After the war Meagher's stock was low. He had lost favour with many Irish-Americans for his continued support for the war and his backing of the Republican candidates Lincoln and Johnson in the 1864 election. There was little prospect of success in his former business pursuits. He persistently sought an official appointment from the Johnson administration and, when disappointed, travelled to Minnesota to seek opportunities in the West. While there he was notified of his appointment as secretary for the territory of Montana, not yet a state. This was still a wild frontier, and on arrival Meagher became acting governor. He threw himself fully into his new duties, which included the preparation of legislation for the territory, the maintenance of law and order, and the containment of hostilities with the Sioux people. His tenure was controversial, and relatively brief. Even his death was controversial.
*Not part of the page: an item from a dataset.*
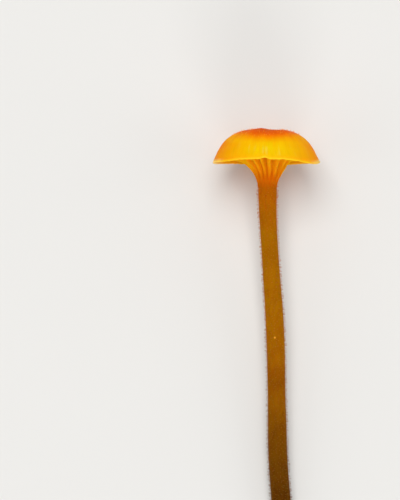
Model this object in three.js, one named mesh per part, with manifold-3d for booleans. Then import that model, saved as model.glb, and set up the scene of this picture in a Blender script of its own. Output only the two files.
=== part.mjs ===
// A moss navel, a small orange mushroom, picked and laid on its side on a flat surface.
// Millimetres. +Z is up and the surface is z = 0. The stem runs along Y, with the cap towards +Y.
// Cap, gills and stem grew as one piece, so they are one solid. It is shaped upright first, with
// the axis of the cap on Z and the cap's margin at z = 0, and then bent, tipped over and flattened
// where it touches the surface.
import * as THREE from 'three';
import { mergeVertices } from 'three/addons/utils/BufferGeometryUtils.js';
import Module from 'manifold-3d';

const wasm = await Module();
wasm.setup();

// Driving dimensions.
const CAP_RADIUS = 5.5;
const CAP_SEGMENTS = 72;
const STEM_LENGTH = 38.6; // margin of the cap to the foot of the stem
const FOOT_RADIUS = 1.07; // the stem at its foot, where it touches the surface
const FOOT_ROUNDING = 1.8; // length of the foot's rounded end
const STEM_SEGMENTS = 28;
const GILL_COUNT = 18; // gills that run from the margin down onto the stem
const GILL_THICKNESS = 0.2;
const GILL_FOOT = -2.75; // height at which the long gills fade into the stem
const PRESS = 0.12; // how far the margin and the foot are flattened by the surface

// Outlines, as [distance from the axis, height above the margin].
const DOME = [
  [0, 2.76], [0.5, 2.84], [1.05, 3.1], [1.6, 3.26], [2.45, 3.12], [3.2, 2.87],
  [3.9, 2.46], [4.5, 1.88], [4.95, 1.22], [5.28, 0.6], [CAP_RADIUS, 0],
];
const MARGIN_LIP = [[5.49, -0.08], [5.41, -0.12], [5.33, -0.05]];
const UNDERSIDE = [
  [5.33, -0.05], [5.06, 0.5], [4.45, 1.3], [3.7, 1.95], [2.9, 2.2], [2.15, 1.75],
  [1.75, 1.05], [1.46, 0.2], [1.24, -0.7], [1.08, -1.5], [0.85, -2.3],
];
const GILL_EDGE = [
  [5.24, 0.06], [4.45, 0.22], [3.5, 0.16], [2.7, -0.04], [2.25, -0.28], [1.95, -0.58],
  [1.72, -0.92], [1.5, -1.25], [1.3, -1.62], [1.12, -2.15], [0.9, GILL_FOOT],
];
const GILL_ROOT = [[0.5, GILL_FOOT], [0.6, 1.8], [2.1, 2.5], [3.2, 2.55], [4.2, 1.75], [5.08, 0.55]];
const SHORT_GILL_REACH = 3.3; // distance from the axis at which the short gills end

// Stem: [height, radius], foot first, and its lean as [height, to the right, towards the back].
const STEM_OUTLINE = [
  [-STEM_LENGTH, 0.01], [-38.45, 0.55], [-37.9, 0.93], [FOOT_ROUNDING - STEM_LENGTH, FOOT_RADIUS],
  [-34.6, 0.99], [-28, 0.95], [-24, 0.91], [-19, 0.93], [-14, 0.9], [-9.5, 0.86], [-5, 0.92],
  [-2.4, 1], [0, 1], [1.9, 0.8],
];
const STEM_LEAN = [
  [-STEM_LENGTH, 1.9, -0.2], [-34.6, 1.47, -0.12], [-30.5, 1.18, 0], [-25.5, 1.07, 0.12],
  [-20, 0.98, 0.2], [-15, 0.76, 0.22], [-10, 0.41, 0.18], [-6, 0.17, 0.08], [-2.4, 0.11, 0],
  [0, 0, 0], [4, 0, 0],
];

// Waves of the margin: [direction in degrees, rise or fall, width in degrees]. Directions go round
// the cap from its front, which faces up once the mushroom lies down, towards its right.
const MARGIN_WAVES = [
  [56, -0.26, 26], [-8, 0.1, 8], [-54, -0.1, 16], [-92, -0.1, 24], [-148, 0.12, 26],
  [100, -0.06, 20], [135, 0.08, 20],
];
const SCALLOP = 0.03; // the margin swells by this much over each long gill
const LIP_TILT = 0.07; // the lip of the navel is higher on its left by this much
const LIP_RADIUS = 1.5;
const LIP_WIDTH = 0.9;
const LIP_HEIGHTS = [2.6, 3.1]; // the tilt starts at the first height and is whole at the second

const LIE_ANGLE = Math.atan((CAP_RADIUS - FOOT_RADIUS) / (STEM_LENGTH - FOOT_ROUNDING));

/** Points on a smooth curve through an outline's corners. */
function smoothLine(outline, steps) {
  const corners = outline.map(([x, y]) => new THREE.Vector2(x, y));
  return new THREE.SplineCurve(corners).getPoints(steps);
}

/** A closed geometry as a solid that can be joined and cut. */
function solidOf(geometry) {
  geometry.deleteAttribute('normal');
  geometry.deleteAttribute('uv');
  const merged = mergeVertices(geometry, 1e-4);
  return new wasm.Manifold(new wasm.Mesh({
    numProp: 3,
    vertProperties: merged.attributes.position.array,
    triVerts: new Uint32Array(merged.index.array),
  }));
}

/** A solid as a geometry. */
function geometryOf(solid) {
  const mesh = solid.getMesh();
  return new THREE.BufferGeometry()
    .setAttribute('position', new THREE.BufferAttribute(Float32Array.from(mesh.vertProperties), 3))
    .setIndex(new THREE.BufferAttribute(Uint32Array.from(mesh.triVerts), 1));
}

/** Turns a profile, from the foot of the axis to its top, round the Z axis. */
function turned(profile, segments) {
  const lathe = new THREE.LatheGeometry(profile, segments);
  lathe.rotateX(Math.PI / 2);
  return solidOf(lathe);
}

/** The flesh of the cap, thin at the margin and thick over the stem. */
function capFlesh() {
  const top = smoothLine(DOME, 16);
  const lip = MARGIN_LIP.slice(0, -1).map(([x, y]) => new THREE.Vector2(x, y));
  const below = smoothLine(UNDERSIDE, 11);
  const foot = new THREE.Vector2(0, below.at(-1).y);
  return turned([...top, ...lip, ...below, foot].reverse(), CAP_SEGMENTS);
}

/** The stem, from inside the flesh of the cap down to its rounded foot. */
function stem() {
  const side = smoothLine(STEM_OUTLINE, 34).map(({ x, y }) => new THREE.Vector2(y, x));
  const foot = new THREE.Vector2(0, -STEM_LENGTH);
  const top = new THREE.Vector2(0, STEM_OUTLINE.at(-1)[0]);
  return turned([foot, ...side, top], STEM_SEGMENTS);
}

/** One gill, a thin blade under the cap in the direction given, ending at reach from the axis. */
function gill(direction, reach) {
  const edge = smoothLine(GILL_EDGE, 12).filter((point) => point.x > reach);
  const root = smoothLine(GILL_ROOT, 6).filter((point) => point.x > reach);
  const blade = new THREE.ExtrudeGeometry(new THREE.Shape([...edge, ...root]), {
    depth: GILL_THICKNESS,
    bevelEnabled: false,
  });
  blade.translate(0, 0, -GILL_THICKNESS / 2);
  blade.rotateX(Math.PI / 2);
  blade.rotateZ(direction);
  return solidOf(blade);
}

/** Long gills that reach the stem, with a short one between each two. */
function gills() {
  const step = (2 * Math.PI) / GILL_COUNT;
  const blades = [];
  for (let i = 0; i < GILL_COUNT; i += 1) {
    blades.push(gill(i * step, 0));
    blades.push(gill((i + 0.5) * step, SHORT_GILL_REACH));
  }
  return blades;
}

/** How far the margin rises or falls in a direction, in degrees from the front. */
function marginWave(degrees) {
  return MARGIN_WAVES.reduce((sum, [at, rise, width]) => {
    const away = ((degrees - at + 540) % 360) - 180;
    return sum + rise * Math.exp(-((away / width) ** 2));
  }, 0);
}

/** Gives the turned shape its wavy margin, uneven navel and leaning stem. */
function grow(geometry) {
  const heights = STEM_LEAN.map((row) => row[0]);
  const leans = STEM_LEAN.flatMap((row) => row.slice(1));
  const lean = new THREE.CubicInterpolant(heights, leans, 2);
  const place = geometry.attributes.position;
  for (let i = 0; i < place.count; i += 1) {
    const x = place.getX(i);
    const y = place.getY(i);
    const z = place.getZ(i);
    const out = Math.hypot(x, y);
    const share = out / CAP_RADIUS;
    const around = Math.atan2(x, -y);
    const swell = 1 + (SCALLOP / CAP_RADIUS) * share ** 8 * Math.cos(GILL_COUNT * (around + Math.PI / 2));
    const nearLip = Math.exp(-(((out - LIP_RADIUS) / LIP_WIDTH) ** 2))
      * THREE.MathUtils.smoothstep(z, ...LIP_HEIGHTS);
    const rise = marginWave(THREE.MathUtils.radToDeg(around)) * share ** 5
      - LIP_TILT * nearLip * Math.sin(around);
    const [right, back] = lean.evaluate(z);
    place.setXYZ(i, x * swell + right, y * swell + back, z + rise);
  }
}

/** Lays the mushroom down on its back and trims off what would be under the surface. */
function layDown(geometry) {
  geometry.rotateX(LIE_ANGLE - Math.PI / 2);
  geometry.computeBoundingBox();
  geometry.translate(0, 0, -PRESS - geometry.boundingBox.min.z);
  const reach = 4 * STEM_LENGTH;
  const ground = new THREE.BoxGeometry(reach, reach, STEM_LENGTH);
  ground.translate(0, 0, -STEM_LENGTH / 2);
  return geometryOf(solidOf(geometry).subtract(solidOf(ground)));
}

/** Moves the shape so that the middle of its base is the origin. */
function centred(geometry) {
  geometry.computeBoundingBox();
  const middle = geometry.boundingBox.getCenter(new THREE.Vector3());
  geometry.translate(-middle.x, -middle.y, 0);
  geometry.computeVertexNormals();
  return geometry;
}

const whole = gills().reduce((body, blade) => body.add(blade), capFlesh().add(stem()));
const upright = geometryOf(whole);
grow(upright);

const flesh = new THREE.MeshStandardMaterial({ color: 0xf09a10, roughness: 0.55, metalness: 0 });
const mushroom = new THREE.Mesh(centred(layDown(upright)), flesh);
mushroom.name = 'mushroom';

const part = new THREE.Group();
part.add(mushroom);

export default part;
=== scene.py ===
"""A moss navel, a small orange mushroom, picked and laid on its side on a pale floor.

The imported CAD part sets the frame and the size. The mushroom is shaped upright first, in
millimetres, with the cap's axis on Z and the margin at z = 0. Then it is bent, laid down,
pressed onto the floor and put where the CAD's box is, in metres.
"""

import logging
import math
from dataclasses import dataclass, field
from enum import Enum

import bpy
import numpy as np
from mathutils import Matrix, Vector
from numpy.typing import NDArray

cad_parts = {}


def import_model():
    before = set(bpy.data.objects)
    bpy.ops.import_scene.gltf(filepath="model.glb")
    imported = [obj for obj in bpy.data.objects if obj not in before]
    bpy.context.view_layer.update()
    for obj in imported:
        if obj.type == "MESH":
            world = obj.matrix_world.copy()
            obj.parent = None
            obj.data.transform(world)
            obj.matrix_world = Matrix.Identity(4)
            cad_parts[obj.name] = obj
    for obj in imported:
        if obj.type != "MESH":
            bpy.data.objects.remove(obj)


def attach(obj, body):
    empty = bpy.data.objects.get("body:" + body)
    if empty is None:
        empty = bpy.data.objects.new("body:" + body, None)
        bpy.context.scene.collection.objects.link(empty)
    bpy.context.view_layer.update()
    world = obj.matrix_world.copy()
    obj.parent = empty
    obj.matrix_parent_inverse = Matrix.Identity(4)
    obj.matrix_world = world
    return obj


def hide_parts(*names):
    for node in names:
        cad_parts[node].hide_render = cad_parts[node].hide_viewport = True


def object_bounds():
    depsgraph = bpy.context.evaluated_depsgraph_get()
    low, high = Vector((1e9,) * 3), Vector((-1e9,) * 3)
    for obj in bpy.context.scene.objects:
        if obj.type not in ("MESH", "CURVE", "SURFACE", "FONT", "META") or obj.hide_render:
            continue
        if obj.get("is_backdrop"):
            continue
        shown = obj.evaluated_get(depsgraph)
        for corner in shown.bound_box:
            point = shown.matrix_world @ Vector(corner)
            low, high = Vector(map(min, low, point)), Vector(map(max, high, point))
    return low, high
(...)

On 1 July 1867, while on an official tour of duty connected with the Sioux campaign, he fell overboard from a steamer moored on the Missouri River at Fort Benton. It may have been an accident, but his friends and supporters had sufficient belief that he was murdered by his political enemies that they put up a reward for the discovery of his killers. The mystery remains.
Meagher was just under forty-four when he died. In each of his multiple careers as a Young Ireland revolutionary, a transported convict, a New York celebrity, a civil war general, and a territorial governor in the Wild West, he made a mark. His most notable monuments are fine equestrian statues in front of the state house in Helena, Montana, and on the Mall in Waterford.